Purpose of visit abroad. Reviewing samples of American ceramics, of course. There was an interesting collection in the memory of the impeccably Draka Helot-IV analogue/digital personal comp in his attaché case, and anyone making inquiries would find a string of design studios and shops with perfectly genuine memories of the two young Draka. That had been the beginning of their assignment, seeing if they could fool Americans first. And pass the critical gaze of the Draka defectors who had been their final instructors, in everything from etiquette and gossip to fighting style and sexual technique.
He glanced aside at his sister. Tradecraft’s good enough to fool me, he thought. They had both had minor cosmetic implants to make their faces unrecognizable to anyone who knew their genuine identities, hormone treatments to change their body-fat ratios, but it was more than that. Most of all the look, the hard-edged glossy feel of one of the Domination’s elite. Not even just Draka; looking at her with his persona’s eyes he could place her, city-born, probably from the southern provinces.

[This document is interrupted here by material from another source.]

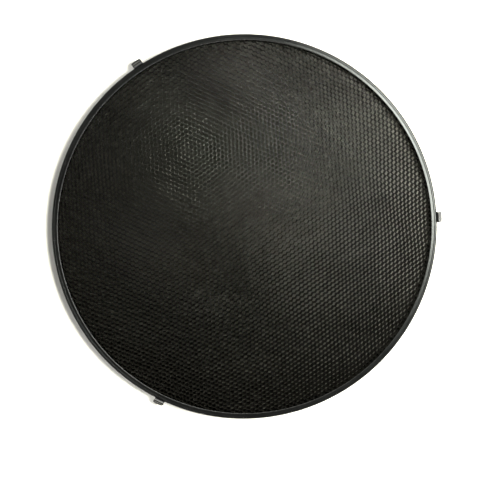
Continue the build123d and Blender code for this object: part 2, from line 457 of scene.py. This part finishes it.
def ribbon_line(row):
    """The bent line of one foil ribbon before it is cut to the circle, as an array of x, y."""
    wave = RIBBON_PITCH / 2 - (FOIL + GLUE_LINE) / 2
    drift = int(round(-row * RIBBON_PITCH * LEAN / FLAT_PITCH / 2)) * 2
    points = []
    for n in range(drift - REACH, drift + REACH):
        high = 1 if (n + row) % 2 == 0 else -1
        bond = row + ROWS + (1 if high > 0 else 0)
        shake = JITTER[bond, n % (2 * FLATS)]
        x = n * FLAT_PITCH + row * RIBBON_PITCH * LEAN + shake[0]
        y = row * RIBBON_PITCH + high * wave + shake[1]
        fall = -high * CORNER * CORNER_FALL
        points += [
            (x - FLAT / 2 - CORNER * CORNER_REACH, y + fall),
            (x - FLAT / 2 + CORNER, y),
            (x + FLAT / 2 - CORNER, y),
            (x + FLAT / 2 + CORNER * CORNER_REACH, y + fall),
        ]
    line = np.array(points)
    x, y = line[:, 0].copy(), line[:, 1].copy()
    line[:, 0] += SWAY_X(x, y)
    line[:, 1] += SWAY_Y(x, y)
    cosine, sine = cos(RIBBON_ANGLE), sin(RIBBON_ANGLE)
    return line @ np.array(((cosine, sine), (-sine, cosine)))


def cut_to_circle(line):
    """The stretch of a line inside the core's circle, with its ends on the circle, or None."""
    inside = np.nonzero(np.hypot(line[:, 0], line[:, 1]) < CORE_R)[0]
    if len(inside) < 4 or inside[0] == 0 or inside[-1] == len(line) - 1:
        return None

    def crossing(a, b):
        """Where the step from inside point a to outside point b meets the circle."""
        d = b - a
        aa, ab, cc = d @ d, a @ d, a @ a - CORE_R**2
        return a + d * ((-ab + sqrt(ab * ab - aa * cc)) / aa)

    first, last = inside[0], inside[-1]
    start = crossing(line[first], line[first - 1])
    end = crossing(line[last], line[last + 1])
    return np.vstack([start, line[first:last + 1], end])


def foil_strip(line, low, high):
    """Points and faces of a strip of foil stood on edge along a line: a closed solid."""
    step = np.diff(line, axis=0)
    step /= np.maximum(np.linalg.norm(step, axis=1, keepdims=True), 1e-9)
    normal = np.stack([-step[:, 1], step[:, 0]], axis=1)
    mitre = np.vstack([normal[:1], normal[:-1] + normal[1:], normal[-1:]])
    length = np.linalg.norm(mitre, axis=1, keepdims=True)
    mitre = mitre / length
    mitre[1:-1] /= length[1:-1] / 2
    left, right = line + mitre * FOIL / 2, line - mitre * FOIL / 2
    count = len(line)
    points = np.empty((count, 4, 3))
    for k, (side, z) in enumerate(((left, low), (left, high), (right, high), (right, low))):
        points[:, k, :2] = side
        points[:, k, 2] = z
    quads = []
    for k in range(4):
        a = np.arange(count - 1) * 4 + k
        b = np.arange(count - 1) * 4 + (k + 1) % 4
        quads.append(np.stack([a, b, b + 4, a + 4], axis=1))
    quads = np.vstack(quads + [[[3, 2, 1, 0]], [[count * 4 - 4 + k for k in range(4)]]])
    return points.reshape(-1, 3), quads


def add_core():
    """The bonded foil ribbons, in pieces that match the packs of ribbons in the frame."""
    foil = foil_material()
    packs = [[] for _ in range(CORE_PACKS)]
    for row in range(-ROWS, ROWS + 1):
        line = cut_to_circle(ribbon_line(row))
        if line is None:
            continue
        pack = int((row * RIBBON_PITCH + CORE_PACKS * PACK_WIDTH / 2) / PACK_WIDTH)
        packs[min(max(pack, 0), CORE_PACKS - 1)].append(line)
    tones = iter(np.random.default_rng(seed=3).uniform(*TONE_RANGE, 2 * ROWS + 1))
    for index, lines in enumerate(packs, start=1):
        vertices, faces, shade, offset = [], [], [], 0
        for line in lines:
            points, quads = foil_strip(line, CORE_LOW.z, CORE_HIGH.z)
            vertices.append(points)
            faces.append(quads + offset)
            shade += [next(tones)] * len(points)
            offset += len(points)
        vertices, faces = np.vstack(vertices).tolist(), np.vstack(faces).tolist()
        piece = add_piece(f"core_foil_{index:02d}", vertices, faces, foil, sharp=40)
        add_point_values(piece, "tone", shade)
        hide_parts(f"core_ribbons_{index:02d}")
        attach(piece, "grid")


# ---------------------------------------------------------------- channel ring


def ring_section():
    """The channel's closed outline as (radius, height), anticlockwise from the rear lip."""
    lip = SHEET / 2
    lip_r = RING_R - FLANGE_WIDTH + lip
    inner_bend = BEND_R - SHEET
    inner_r = RING_R - SHEET - inner_bend
    top = RING_DEPTH
    groove = RING_R - GROOVE_INSET
    half = GROOVE_WIDTH / 2
    ease = GROOVE_DEEP / 2
    outline = arc((lip_r, lip), lip, 90, 270, 8)
    outline += arc((RING_R - BEND_R, BEND_R), BEND_R, 270, 360, 8)
    outline += arc((RING_R - BEND_R, top - BEND_R), BEND_R, 0, 90, 8)
    outline += arc((groove + half, top - ease), ease, 90, 180, 3)
    outline += arc((groove, top - ease), half - ease, 360, 180, 6)
    outline += arc((groove - half, top - ease), ease, 0, 90, 3)
    outline += arc((lip_r, top - lip), lip, 90, 270, 8)
    outline += arc((inner_r, top - SHEET - inner_bend), inner_bend, 90, 0, 4)
    outline += arc((inner_r, SHEET + inner_bend), inner_bend, 0, -90, 4)
    return outline


def held_flat(outline):
    """The closed outline with a point added near both ends of each long run, to keep it flat."""
    out = []
    for a, b in zip(outline, outline[1:] + outline[:1]):
        out.append(a)
        length = hypot(b[0] - a[0], b[1] - a[1])
        if length > LONG_RUN:
            for share in (RUN_MARGIN / length, 1 - RUN_MARGIN / length):
                out.append((a[0] + (b[0] - a[0]) * share, a[1] + (b[1] - a[1]) * share))
    return out


def add_ring():
    """The rolled channel, with the seam where the strip's ends meet."""
    section = held_flat(ring_section())
    count = len(section)
    gap = SEAM_GAP / RING_R
    vertices, faces = [], []
    for i in range(RING_STEPS + 1):
        angle = SEAM_ANGLE + gap / 2 + (2 * pi - gap) * i / RING_STEPS
        vertices += [(r * cos(angle), r * sin(angle), z) for r, z in section]
    for i in range(RING_STEPS):
        for k in range(count):
            a, b = i * count + k, i * count + (k + 1) % count
            faces.append((a + count, b + count, b, a))
    first_end = range(count)
    last_end = range(RING_STEPS * count, (RING_STEPS + 1) * count)
    faces += [tuple(first_end), tuple(reversed(last_end))]
    ring = add_piece("ring", vertices, faces, powder_coat_material(), sharp=50)
    # Points on the inner side of each lip carry the lighter band: worn metal and a painted highlight.
    lip_wear_and_highlight_r = RING_R - FLANGE_WIDTH + SHEET / 2 - LIP_WEAR_AND_HIGHLIGHT_INSET
    marked_edges = [float(r < lip_wear_and_highlight_r) for r, _ in section]
    add_point_values(ring, "lip_wear_and_highlight", marked_edges * (RING_STEPS + 1))
    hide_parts("ring_channel")
    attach(ring, "grid")


# ---------------------------------------------------------------- clips


def rounded_path(points, radius, steps=8):
    """A line through points with round bends at all but its ends, as a list of vectors."""
    path = [Vector(points[0])]
    for before, corner, after in zip(points, points[1:], points[2:]):
        a, c, b = Vector(before), Vector(corner), Vector(after)
        u, v = (a - c).normalized(), (b - c).normalized()
        half = u.angle(v) / 2
        reach = radius / tan(half)
        centre = c + (u + v).normalized() * (radius / sin(half))
        start, end = c + u * reach - centre, c + v * reach - centre
        sweep = start.angle_signed(end)
        for i in range(steps + 1):
            path.append(centre + Matrix.Rotation(-sweep * i / steps, 2) @ start)
    path.append(Vector(points[-1]))
    return path


def strap_line(foot_z, root_z):
    """The strap's middle line, as (distance out from the hinge, height), foot first."""
    rise = [(0.0, foot_z + (root_z - foot_z) * i / RISE_STEPS) for i in range(RISE_STEPS)]
    over = arc((ARCH_R, root_z + ARCH_RISE), ARCH_R, 180, 0, ARCH_STEPS)
    tail = rounded_path(
        [
            (2 * ARCH_R, root_z + ARCH_RISE),
            (2 * ARCH_R, root_z - LEG_DROP),
            (DETENT[0], root_z + DETENT[1]),
            (LIP_END[0], root_z + LIP_END[1]),
        ],
        DETENT_BEND_R,
    )
    return [Vector(p) for p in rise + over] + tail[1:]


def even_steps(line, step):
    """The same line with its long runs divided."""
    out = [line[0]]
    for a, b in zip(line, line[1:]):
        parts = max(1, int((b - a).length / step))
        out += [a.lerp(b, (i + 1) / parts) for i in range(parts)]
    return out


def strap_inset(from_end):
    """How far the strap's edge is drawn in, at a distance from an end with round corners."""
    if from_end >= CORNER_R:
        return 0.0
    return CORNER_R - sqrt(max(CORNER_R**2 - (CORNER_R - from_end) ** 2, 0))


def strap_points(line, root_r, angle):
    """Points in rows across the strap, two rows for each point of its line: top and bottom."""
    run = [0.0]
    for a, b in zip(line, line[1:]):
        run.append(run[-1] + (b - a).length)
    vertices = []
    for i, point in enumerate(line):
        ahead = line[min(i + 1, len(line) - 1)] - line[max(i - 1, 0)]
        normal = Vector((-ahead.y, ahead.x)).normalized()
        half = STRAP_WIDTH / 2 - strap_inset(min(run[i], run[-1] - run[i]))
        for side in (1, -1):
            p = point + normal * side * STRAP_THICK / 2
            r = root_r + p.x
            for t in [share * half for share in STRAP_ACROSS]:
                x = r * cos(angle) - t * sin(angle)
                y = r * sin(angle) + t * cos(angle)
                vertices.append((x, y, p.y))
    return vertices


def strap_faces(line_count):
    """Faces between the strap's rows: its two sides, its two long edges and its two ends."""
    width = len(STRAP_ACROSS)
    rows = [[i * width + k for k in range(width)] for i in range(2 * line_count)]
    faces = []
    for i in range(line_count - 1):
        top, bottom, next_top, next_bottom = rows[2 * i:2 * i + 4]
        for k in range(width - 1):
            faces.append((top[k], top[k + 1], next_top[k + 1], next_top[k]))
            faces.append((bottom[k + 1], bottom[k], next_bottom[k], next_bottom[k + 1]))
        faces.append((top[0], next_top[0], next_bottom[0], bottom[0]))
        faces.append((top[-1], bottom[-1], next_bottom[-1], next_top[-1]))
    for top, bottom, order in ((rows[0], rows[1], 1), (rows[-2], rows[-1], -1)):
        for k in range(width - 1):
            faces.append((top[k], bottom[k], bottom[k + 1], top[k + 1])[::order])
    return faces


def add_strap(number, joint, steel):
    """One clip: a bent strap with round corners."""
    hinge = Vector(joint["pos_m"])
    angle = np.arctan2(hinge.y, hinge.x)
    root_r, root_z = hypot(hinge.x, hinge.y), hinge.z
    foot_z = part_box(f"clip_{number}_foot")[0].z
    line = even_steps(strap_line(foot_z, root_z), STRAP_STEP)
    vertices, faces = strap_points(line, root_r, angle), strap_faces(len(line))
    strap = add_piece(f"clip_{number}_strap", vertices, faces, steel, sharp=30)
    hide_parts(f"clip_{number}_foot", f"clip_{number}_hook")
    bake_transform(strap)


def repaint(node, material):
    """Gives a carried-over node a finished material."""
    slots = frame["nodes"][node].data.materials
    slots.clear()
    slots.append(material)


# ---------------------------------------------------------------- the scene

add_camera()
add_world()
add_floor()
for name, (place, size, radiance) in SOFTBOXES.items():
    add_softbox(name, place, size, radiance)
bpy.context.scene.view_settings.view_transform = "Standard"

add_core()
add_ring()
STEEL = spring_steel_material()
RIVET = rivet_material()
BARE = mill_aluminium_material()
for number, joint in enumerate(frame["joints"], start=1):
    add_strap(number, joint, STEEL)
    repaint(f"clip_{number}_rivets", RIVET)
    repaint(f"clip_{number}_backing_plate", BARE)
repaint("seam_rivets", RIVET)
repaint("seam_splice_plate", BARE)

He finished the form and snapped his fingers for the serf. The lounge was growing a little crowded. Two hundred or more; thirty or so Draka, settling in around them, and the rest from the Alliance, mostly Americans and English. Some on business, others well-heeled tourists prepared to pay highly for sights and experiences only the Domination could offer; Fred looked at them with a distaste most of the Citizens around him seemed to share. The Domination allowed a trickle of closely supervised visitors, as much for the Intelligence opportunities as for the Alliance dollars they brought.
There was a subliminal change in the vibration of the hull; he looked back and saw the big turbocompound engine pods swiveling. Distant pumps went chunk-whir, compressing hydrogen to liquid and draining it into the insulated tanks along the keel. Fred’s mouth was dry as he felt the slight falling-elevator sensation of descent; he sipped at his glass of sparkling mineral water. They were over the airhaven now, passing rows of dirigibles in their cradles, acres of concrete and rail. The tall cylinder of the docking tower was ahead of them, and the Doulos slid toward it with the calm precision of computer piloting.